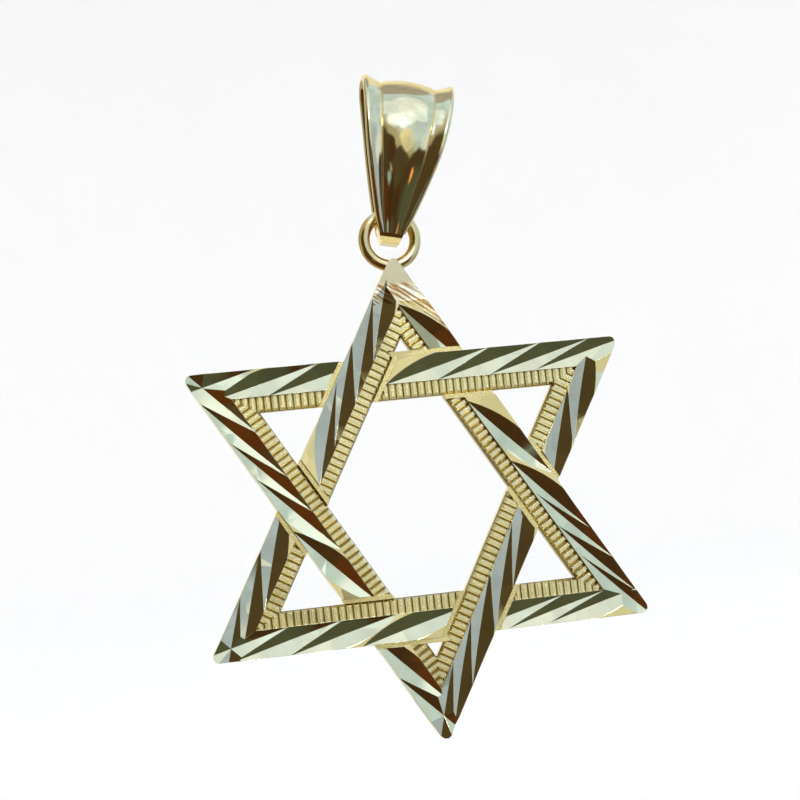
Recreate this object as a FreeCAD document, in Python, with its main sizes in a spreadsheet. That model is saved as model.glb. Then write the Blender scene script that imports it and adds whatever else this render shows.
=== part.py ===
import FreeCAD, Part
import os
from collections import namedtuple
from math import atan2, cos, radians, sin, sqrt, tan

V = FreeCAD.Vector
doc = FreeCAD.newDocument("StarPendant")

# Named sizes in millimetres and degrees
sheet = doc.addObject("Spreadsheet::Sheet", "Sizes")
sheet.Label = "sizes"
SIZES = {
    "star_side": 26.0,
    "weave_shift": 0.70,
    "bar_width": 2.50,
    "cut_band": 1.60,
    "band_overlap": 0.10,
    "bar_height": 0.95,
    "tip_radius": 0.33,
    "valley_height": 0.59,
    "wheel_radius": 15.5,
    "wheel_flank": 1.00,
    "wall_angle": 25.0,
    "valley_angle": 14.5,
    "rib_pitch": 0.43,
    "rib_floor": 0.48,
    "rib_slope": 0.12,
    "rib_crest": 0.68,
    "rib_bevel": 0.16,
    "rib_bevel_low": 0.46,
    "crossing_border": 0.27,
    "crossing_floor": 0.40,
    "crossing_rail": 0.76,
    "top_tip_height": 0.74,
    "top_tip_shelf": 0.70,
    "top_tip_shelf_run": 2.00,
    "top_tip_run": 2.90,
    "ring_height": 15.13,
    "ring_mean_radius": 1.52,
    "ring_wire_radius": 0.35,
    "ring_depth": 0.36,
    "bail_lean": 12.4,
    "bail_sheet": 0.42,
    "rim_share": 0.20,
    "rim_rise": 0.070,
    "crown_rise": 0.045,
    "foot_low": -0.31,
    "foot_step": 0.10,
    "foot_crease": 0.50,
    "foot_low_width": 1.00,
    "foot_high_width": 1.60,
    "foot_low_depth": 0.90,
    "foot_high_depth": 1.50,
    "saddle_radius": 1.09,
    "hang_reach": 8.99,
}
for row, (name, value) in enumerate(SIZES.items(), start=1):
    sheet.set("A%d" % row, name)
    sheet.set("B%d" % row, str(value))
    sheet.setAlias("B%d" % row, name)
doc.recompute()


def size(name):
    return float(sheet.get(name))


side = size("star_side")
inner_reach = side / (2.0 * sqrt(3.0))
band = size("cut_band")
width = size("bar_width")
top = size("bar_height")
half_side = side / 2.0
mitre = sqrt(3.0)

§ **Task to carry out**
Report how many lines of the listing hold the string "FreeCAD", giving only the number.

§ **Task solution**
4